Michael L. Hauschild| 1.19.09 @ 3:42PM
It is an amazing scenario the devolving of the American democratic process. The basic tenant of majority rule with its implied premise of “only if it does not infringe on the rights of the minority” has passed the stage of campaign sloganeering and has now become the economic reality with “class warfare” guiding the tax structure. We have passed from the relatively complicated sliding proportionality of “tax brackets” to a hard line in the sand of with those that actually “earn” on one side and those that only get “compensated” on the other. This threshold (I don’t think it is what RR envisioned as trickle down) is being exacerbated by the bipartisan celebration of creating more and increasingly invasive government, government that wastes a staggering of amount by simply “handling” our assets.
A practical solution exists, (see Ryan above) the flat tax. Such a scheme is not above criticism, and certainly would suffer many of the abuses and encumbrances of the beltway manipulators, the art of encumbrance is, after all, what they do best. But implementing the flat tax would accomplish much, not in the least would be placing many back in the “Hey, wait a second that’s my money your squandering” tax bracket. Furthermore it would “streamline” the tax code to one sentence, drop the size of the government bureaucracy allowing many to actually enter the workforce and “become productive.”
It has been alluded to on these pages that we need to get involved by entering the system, incrementally moving through the stages of government for the “plumb” of national office. I disagree, that process is the problem. By the time you get to that level you are so acclimatized that your original intent is convoluted and compromised. We need new blood, throw the clowns out and now is the time.

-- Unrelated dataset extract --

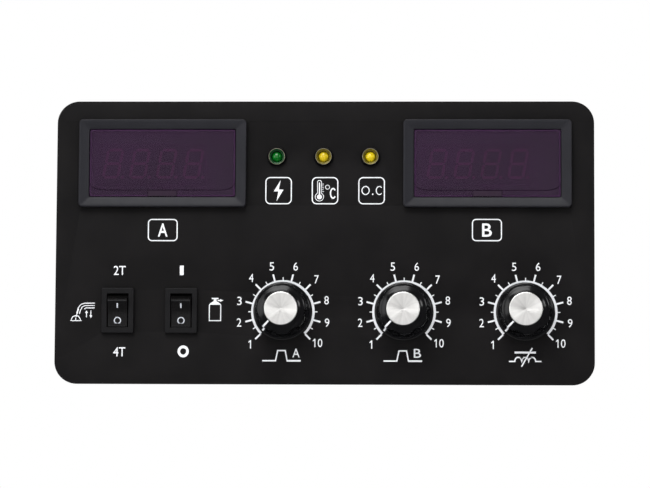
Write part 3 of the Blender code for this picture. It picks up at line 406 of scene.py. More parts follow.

The last election was a true microcosm of the conservative / Republican / Libertarian dilemma. Economics – Romney with his forty million came in third to Huckabbe and McCain, Huckabee died on the alter of social issue martyrdom a distant second, and our ultimate choice, McCain, lost big time due to his proclivity to engage in “gang warfare.” In order to give our government back to the electorate we need someone from “outside” with simple, straightforward, policies of “inclusion” like the Flat Tax, not the self-destructive “line item” platform that characterizes and divides our party.
Marc Jeric| 1.19.09 @ 7:10PM
During the last campaign we heard bad words from all sides about wasteful spending on porkbarrell projects and earmarks. Now we have this "economic stimulus " of 850 billion dollars; it consists of some "tax cuts" for those who pay no income taxes (most of whom already receive "income tac credit" payments which are really welfare payments) while the rest will go to "infrastructure" projects. Well, these latter are just exactly porkbarrell and earmark projects - except for the name. Is everybody fooled by this trick of language?
James Lullaq| 1.20.09 @ 5:59AM
Marc,
All project government or private enterprise - in the end become porkbarrell to benefit a closed circle of oldboys. Facts of life, unfortunately.
I would not hesitate to try the government porkbarrell at this moment, as I simply can not accept the sheer size of the porkbarrell investment bankers generated for themselves recently. Why don'n we all get rich a bit on a porkbarrell instead of allowing selected few investment bankers to line their pockets - only for the sake of conservative/naive principles?